Quand on veut, on peut
| Quand on veut, on peut | |
|---|---|
| Type | Expression polémique / élément de langage lié au mérite individuel |
| Auteur | Diffusion politique, médiatique et managériale (France, monde anglo-saxon) |
| Date | Popularisation contemporaine : années 1980–2000 (avec des racines plus anciennes dans la pensée libérale et la « success story » américaine) |
| Contexte | Discours sur le travail, la réussite sociale, la mobilité ascendante |
| Pays | France (inspirations anglo-saxonnes) |
| Thème | Méritocratie, pauvrophobie, responsabilisation individuelle |
« Quand on veut, on peut » est une expression proverbiale qui résume l’idée que la volonté individuelle suffit à surmonter les obstacles et à réussir. Elle est utilisée dans des discours politiques, éducatifs et managériaux pour valoriser la méritocratie, mais elle est aussi critiquée comme un élément de langage pauvrophobe, car elle invisibilise les contraintes sociales, économiques ou structurelles pesant sur les individus.[1]
Définition
L’expression repose sur l’idée que la réussite dépend exclusivement de l’effort personnel et de la détermination.[2] Elle fonctionne comme une injonction simplificatrice qui nie ou minimise le rôle des inégalités sociales, des discriminations ou des contextes économiques défavorables.[3]

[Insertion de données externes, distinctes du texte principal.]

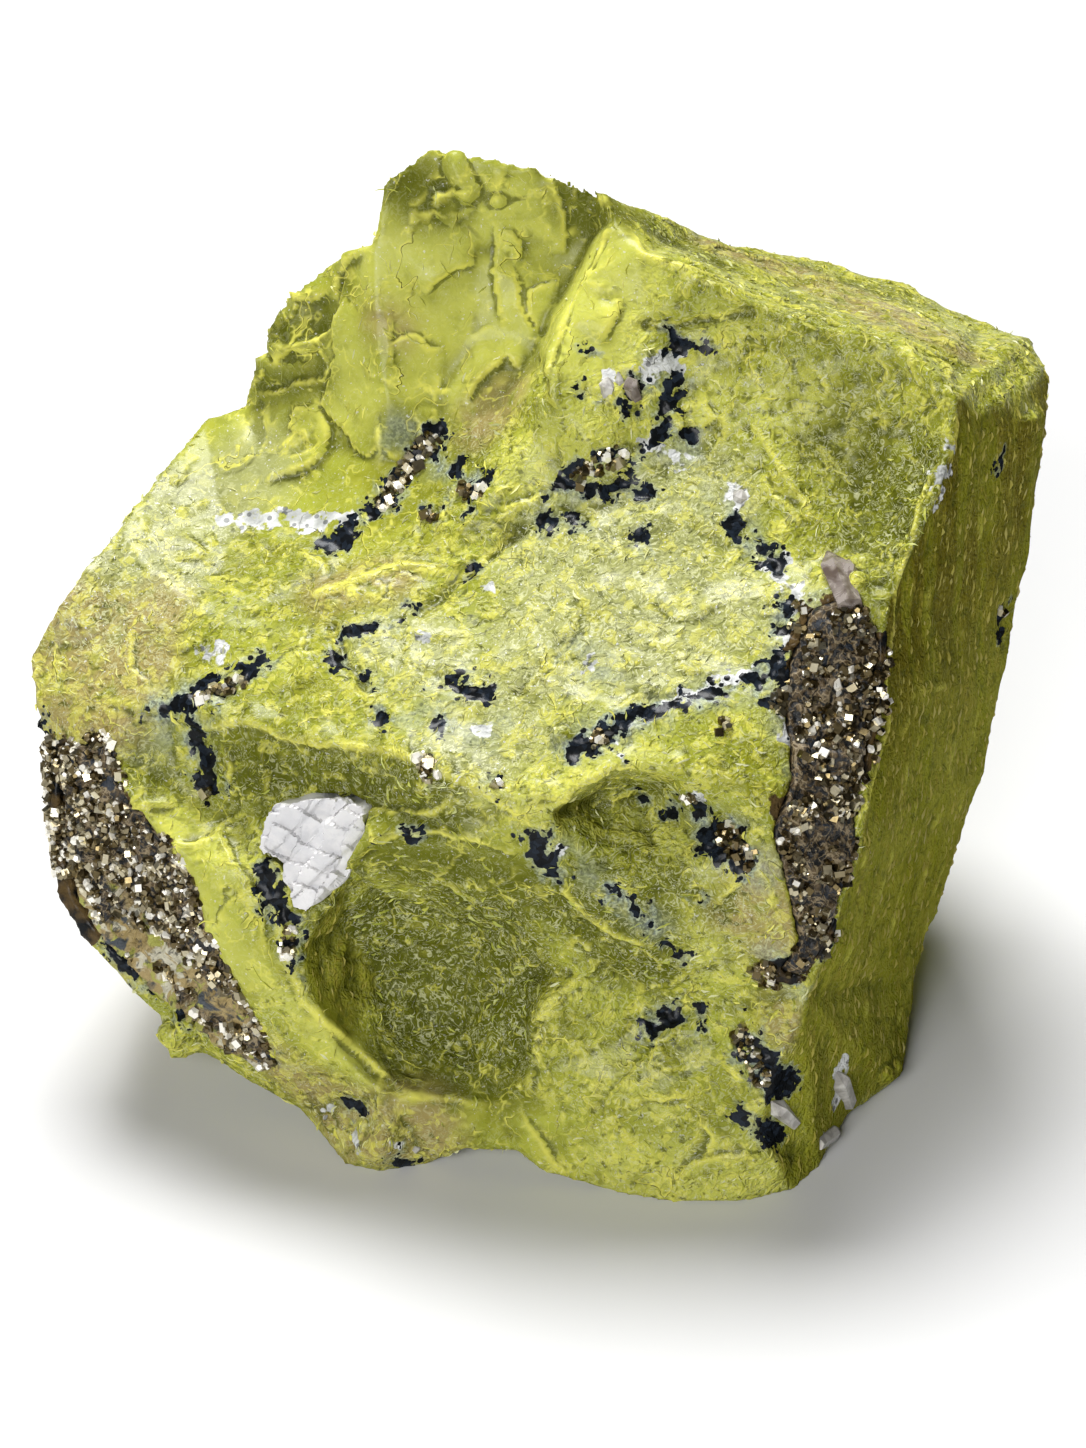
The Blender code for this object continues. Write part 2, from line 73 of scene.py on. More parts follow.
def spot(u, v):
    """The place on the rock that a pixel of the photograph shows, as an array. A line of sight
    that just misses the outline gives the nearest place on the rock."""
    line = ahead + Vector((1, 0, 0)) * ((u - PHOTO[0] / 2) / FOCAL)
    line -= upward * ((v - PHOTO[1] / 2) / FOCAL)
    found = whole_rock.ray_cast(eye, line.normalized())[0]
    return np.array(found or whole_rock.find_nearest(eye + line * VIEW_DISTANCE)[0])


def closeness(points, marks):
    """How deep each point is in a set of marks, in metres: the largest of radius less distance,
    where a mark is a radius in millimetres and the pixels that its line runs through."""
    best = np.full(len(points), -1.0)
    for radius, *pixels in marks:
        spots = [spot(*pixel) for pixel in pixels]
        for a, b in zip(spots, spots[1:] or spots):
            run = b - a
            share = ((points - a) @ run / max(run @ run, 1e-12)).clip(0, 1)
            away = np.linalg.norm(points - a - share[:, None] * run, axis=1)
            best = np.maximum(best, radius * MM - away)
    return best


def soft_step(low, high, values):
    """0 below low, 1 above high, and 3t^2 - 2t^3 between."""
    t = ((values - low) / (high - low)).clip(0, 1)
    return t * t * (3 - 2 * t)


def noise(points, size, seed):
    """Gradient noise from about -1 to 1: each lattice corner has a random slope, and the eight
    slopes round a point are blended by 6t^5 - 15t^4 + 10t^3."""
    slopes = np.random.default_rng(seed).normal(size=(32, 32, 32, 3))
    place = points / size + 100.5
    cell = np.floor(place).astype(int)
    part = place - cell
    ease = part ** 3 * (part * (part * 6 - 15) + 10)
    total = np.zeros(len(points))
    for corner in np.ndindex(2, 2, 2):
        at = (cell + corner) % 32
        slope = slopes[at[:, 0], at[:, 1], at[:, 2]]
        weight = np.prod(np.where(corner, ease, 1 - ease), axis=1)
        total += weight * ((part - corner) * slope).sum(1)
    return total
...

Contexte historique ou social
L’expression trouve ses racines dans la pensée libérale et les récits de « self-made men » popularisés aux États-Unis dès le XIXᵉ siècle.[4] En France, elle se diffuse surtout à partir des années 1980–2000 dans les discours politiques sur l’emploi, l’éducation ou l’« intégration par le travail ». Elle se rattache à une logique méritocratique et individualisante, souvent opposée à une lecture structurelle des inégalités sociales.[5] L’expression est également récurrente dans le management, la formation professionnelle et le coaching.[6]
Chronologie
| Période | Usage / Diffusion | Références |
|---|---|---|
| Antiquité / Moyen Âge | Formules proches dans la littérature morale et religieuse (« Aide-toi, le ciel t’aidera »).[7] | Jean de La Fontaine, Le Chartier embourbé, in Fables, Livre VI, fable 18, 1668 |
| XIXᵉ siècle | Formules proverbiales (« Quand on veut, on peut » ; « Qui veut, peut ») popularisées dans les manuels scolaires et la littérature morale. | — |
| Fin XIXᵉ – début XXᵉ | Aux États-Unis, diffusion du modèle du « self-made man », associé à l’idée que la volonté et l’effort mènent à la réussite. | Serge Paugam, La disqualification sociale, PUF, 1991. |
| Années 1980–2000 | Diffusion accrue en France dans les discours politiques, éducatifs et managériaux, avec un accent sur la responsabilisation individuelle. | Camille Peugny, Le destin au berceau, Seuil, 2013. |
| 2010–2020 | Usage récurrent dans le coaching, le développement personnel, et dans des formules politiques médiatisées (ex. : « Il suffit de traverser la rue », Macron 2018). | France Info, 2018 |
| 2020– | Expression critiquée par les sciences sociales et certains médias comme relevant de la pauvrophobie et d’une vision culpabilisante des inégalités. | The Conversation, 2021 ; Le Monde, 2020 |
Usage / Exemples
Dans les politiques publiques, elle est utilisée pour insister sur la responsabilité des chômeurs ou des personnes précarisées à « s’en sortir » par leur seule volonté.[8] Dans l’éducation, elle peut être reprise pour motiver les élèves, en valorisant la persévérance comme clé de la réussite.[9] Dans le discours médiatique, elle est fréquemment associée à des récits de réussite individuelle présentés comme modèles universels.[10]
Controverses et critiques
Les sociologues et militants soulignent que cette formule peut être lue comme un discours pauvrophobe, en stigmatisant implicitement les personnes pauvres ou précaires comme « responsables de leur situation ». [11] Elle est critiquée pour son caractère culpabilisant : si quelqu’un échoue, c’est parce qu’il n’a pas « assez voulu », indépendamment de ses contraintes sociales, économiques ou familiales.[12] Des chercheurs en sciences sociales rappellent que la mobilité sociale et la réussite dépendent fortement des inégalités structurelles (origine sociale, capital culturel, discriminations systémiques).[13]
Variantes
- « Si tu veux, tu peux » : formulation contemporaine popularisée dans le management, l’éducation et le développement personnel.[14]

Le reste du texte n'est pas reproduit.